Her goal is to introduce more sustainability into the industry in general, and her business specifically. That can be everything from how the fabrics are sourced, to creating season-less collections that combat the idea of buying a new set of clothes each season.
The clothes are of a high quality to serve for longer time periods, produced fairly locally, and the brand remains transparent and actively participates in advocating for changes towards sustainable fashion in the local community.
She was inspired by Sustainable Development Goals, specifically Goal 12: responsible consumption and production. UNDP Kazakhstan helped connect her to people in the industry who could help her make a difference.
“Textile production consumes huge amounts of water (second after agriculture). It’s great that the government is finally paying attention to developing textiles locally, however my biggest wish is that sustainability will also be taken into consideration.”
She also sees gender as an issue in fashion. “The majority of fashion consumers are women, but women in the fashion business are the minority.
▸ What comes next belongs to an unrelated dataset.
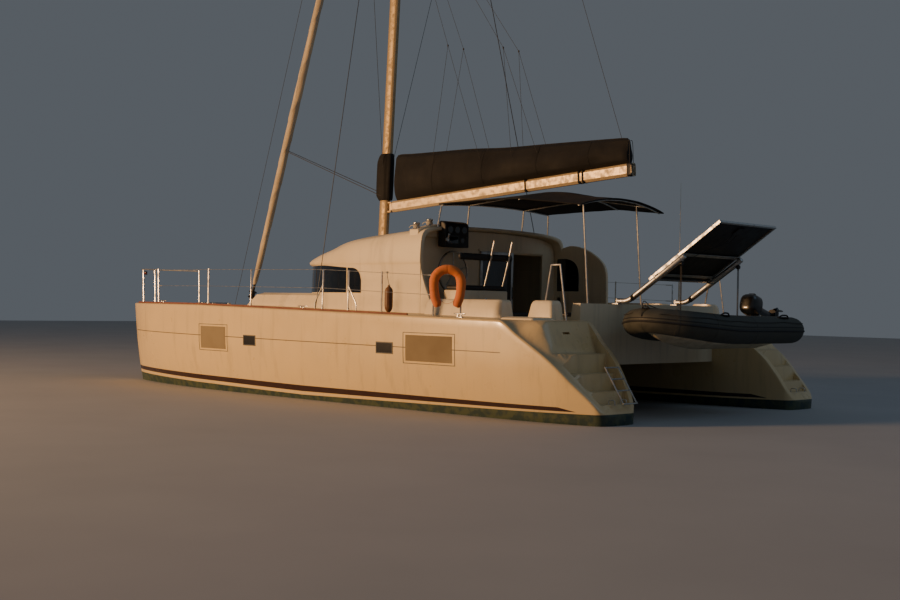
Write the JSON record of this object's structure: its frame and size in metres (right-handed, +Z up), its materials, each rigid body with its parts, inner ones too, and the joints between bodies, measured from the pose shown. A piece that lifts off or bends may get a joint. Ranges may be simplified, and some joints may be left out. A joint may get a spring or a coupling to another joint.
{
  "type": "sailing catamaran",
  "caption": "Cruising sailing catamaran with twin stepped sterns, a rounded coachroof, one mast with a boom and sail bag, a bimini, davits and a dinghy.",
  "frame": {"origin": "on the centreline amidships, at the waterline", "axes": "+X forward to the bows, +Y to port, +Z up"},
  "size_m": [12.11, 6.53, 18.45],
  "materials": {
    "gelcoat": "gloss",
    "antifouling": "matt paint",
    "toe_rail": "weathered",
    "glazing": "dark tinted",
    "canvas": "woven acrylic",
    "net": "webbing",
    "spar": "anodised",
    "headsail": "sailcloth",
    "wire": "stranded wire",
    "stainless": "polished",
    "lifebuoy": "faded",
    "fender": "worn",
    "solar_cells": "dark cells in an aluminium frame",
    "dinghy_fabric": "matt coated fabric",
    "dinghy_shell": "worn gloss",
    "outboard_paint": "gloss",
    "bronze": "dull",
    "upholstery": "matt vinyl",
    "helm_plastic": "matt",
    "winch_metal": "polished"
  },
  "bodies": {
    "boat": {"hull_port": "gelcoat", "hull_starboard": "gelcoat", "bridgedeck": "gelcoat", "coachroof": "gelcoat", "saloon_glazing": "glazing", "aft_bulkhead": "gelcoat", "toe_rail_port": "toe_rail", "toe_rail_starboard": "toe_rail", "keel_port": "antifouling", "keel_starboard": "antifouling", "saildrive_port": "helm_plastic", "saildrive_starboard": "helm_plastic", "pulpit_port": "stainless", "pulpit_starboard": "stainless", "stanchion_port_1": "stainless", "stanchion_port_2": "stainless", "stanchion_starboard_1": "stainless", "stanchion_starboard_2": "stainless", "stern_rail_port": "stainless", "stern_rail_starboard": "stainless", "lifebuoy_frame": "stainless", "lifebuoy": "lifebuoy", "fender": "fender", "helm_seat": "upholstery", "helm_pod": "helm_plastic", "winches": "winch_metal", "mast": "spar", "cover_collar": "canvas", "crossbeam": "spar", "furled_headsail": "headsail", "shroud_port": "wire", "shroud_starboard": "wire", "trampoline_port": "net", "trampoline_starboard": "net", "bimini_frame": "stainless", "bimini_canopy": "canvas", "davit_port": "stainless", "davit_starboard": "stainless", "solar_panel": "solar_cells", "dinghy_tubes": "dinghy_fabric", "dinghy_hull": "dinghy_shell"},
    "boom": {"boom": "spar", "sail_bag": "canvas"},
    "rudder_port": {"rudder_port": "antifouling"},
    "rudder_starboard": {"rudder_starboard": "antifouling"},
    "steering_wheel": {"steering_wheel": "stainless"},
    "propeller_port": {"propeller_port": "bronze"},
    "propeller_starboard": {"propeller_starboard": "bronze"},
    "saloon_door": {"saloon_door": "glazing"},
    "deck_hatch_port": {"deck_hatch_port": "glazing"},
    "deck_hatch_starboard": {"deck_hatch_starboard": "glazing"},
    "engine_lid_port": {"engine_lid_port": "gelcoat"},
    "engine_lid_starboard": {"engine_lid_starboard": "gelcoat"},
    "outboard": {"outboard": "outboard_paint"},
    "outboard_propeller": {"outboard_propeller": "outboard_paint"},
    "boarding_ladder": {"boarding_ladder": "stainless"}
  },
  "joints": [
    {"name": "boom_swing", "type": "hinge", "parent": "boat", "child": "boom", "pos_m": [1.3, 0, 3.34], "axis": [-0.0454, 0, 0.999], "range_deg": [-58, 58]},
    {"name": "rudder_port_steer", "type": "hinge", "parent": "boat", "child": "rudder_port", "pos_m": [-4.5, 2.45, -0.3], "axis": [0, 0, 1], "range_deg": [-35, 35]},
    {"name": "rudder_starboard_steer", "type": "hinge", "parent": "boat", "child": "rudder_starboard", "pos_m": [-4.5, -2.45, -0.3], "axis": [0, 0, 1], "range_deg": [-35, 35]},
    {"name": "wheel_turn", "type": "hinge", "parent": "boat", "child": "steering_wheel", "pos_m": [-1.2305, 1, 2.1], "axis": [1, 0, 0], "range_deg": [-450, 450]},
    {"name": "propeller_port_spin", "type": "hinge", "parent": "boat", "child": "propeller_port", "pos_m": [-3.6805, 2.45, -0.85], "axis": [1, 0, 0], "continuous": true},
    {"name": "propeller_starboard_spin", "type": "hinge", "parent": "boat", "child": "propeller_starboard", "pos_m": [-3.6805, -2.45, -0.85], "axis": [1, 0, 0], "continuous": true},
    {"name": "saloon_door_slide", "type": "slide", "parent": "boat", "child": "saloon_door", "axis": [0, -1, 0], "range_m": [0, 0.845]},
    {"name": "deck_hatch_port_hinge", "type": "hinge", "parent": "boat", "child": "deck_hatch_port", "pos_m": [3.61, 2.48, 1.48], "axis": [0, 1, 0], "range_deg": [0, 85]},
    {"name": "deck_hatch_starboard_hinge", "type": "hinge", "parent": "boat", "child": "deck_hatch_starboard", "pos_m": [3.61, -2.48, 1.48], "axis": [0, 1, 0], "range_deg": [0, 85]},
    {"name": "engine_lid_port_hinge", "type": "hinge", "parent": "boat", "child": "engine_lid_port", "pos_m": [-3.89, 2.56, 1.37487], "axis": [0, 1, 0], "range_deg": [0, 85]},
    {"name": "engine_lid_starboard_hinge", "type": "hinge", "parent": "boat", "child": "engine_lid_starboard", "pos_m": [-3.89, -2.56, 1.37487], "axis": [0, 1, 0], "range_deg": [0, 85]},
    {"name": "outboard_tilt", "type": "hinge", "parent": "boat", "child": "outboard", "pos_m": [-5.54, -1.33, 1.44], "axis": [1, 0, 0], "range_deg": [0, 75]},
    {"name": "outboard_propeller_spin", "type": "hinge", "parent": "outboard", "child": "outboard_propeller", "pos_m": [-5.54, -1.93703, 1.54186], "axis": [0, -0.2588, 0.9659], "continuous": true},
    {"name": "boarding_ladder_fold", "type": "hinge", "parent": "boat", "child": "boarding_ladder", "pos_m": [-5.79, 2.3, 0.29], "axis": [0, -1, 0], "range_deg": [0, 200]}
  ],
  "couplings": [
    {"joint": "rudder_starboard_steer", "follows": "rudder_port_steer", "ratio": 1},
    {"joint": "wheel_turn", "follows": "rudder_port_steer", "ratio": 12.857}
  ]
}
However, in the industry/production there are mostly women, who are often paid unfairly.”
Her company AIKEN aims to have an impact on environment and social considerations of the fashion industry.
Read more about her journey here.
Jelena is a trained defectologist, a specialist involved in the development, training and education of children with physical and mental disabilities. She became interested in computer programming in university, where she saw the additional benefits these skills could bring to her work in human development.
“As a special educator and rehabilitator of persons with intellectual disabilities, I know that they need support in every aspect of life,” she says. “Since these people are generally very interested in computers and games, interactive and fun educational platforms based on new technologies can help them a lot. However, assistive technology is very expensive in Serbia. Although there are technological solutions in our country that have been imported from abroad and adapted to our language, there are not many people working in this area.”
Jelena participated in an IT Retraining program, tailored to the needs of persons with disabilities, organized by the Youth with Disabilities Forum with the support of the Office for IT, e-Government and UNDP. It emphasizes the importance of acquiring different skills in a rapidly changing world that increasingly relies on new technologies.
She hopes to one day develop her own tools and business. “My desire is to work on technologies that help persons with disabilities in their daily lives. It is a long-term plan for me, and I still have a lot to learn, but I hope that I am on the right path to achieving it.”
Read her story here.
“Men are generally at the forefront in engineering and opinions of women are being dismissed. Women should not keep silent and they should speak out louder.”
So says Dilara Dura, an electrical engineer who works at Turkey’s Mersin Model Factory. Women are disproportionally represented in the STEM fields — science, technology, engineering and mathematics, but through this Covid-19 year they have also disproportionally borne the burden of the pandemic.
“Unfortunately, things became worse for women during the pandemic. Because people spent more time at home, it became a more challenging period for women who were victims of domestic violence. Responsibilities at home further increased. Everyone including children are at home. If psychological violence or pressure exists, women shoulder a greater burden.”
How do women in Turkey feel about their role during this time? Read more.
These are just but a few of the multitudes of women across the Europe and Central Asia region who are making the way in their fields. Whether large or small scale, Their role in everyday life — whether large or small scale — makes an impact on our societies everywhere.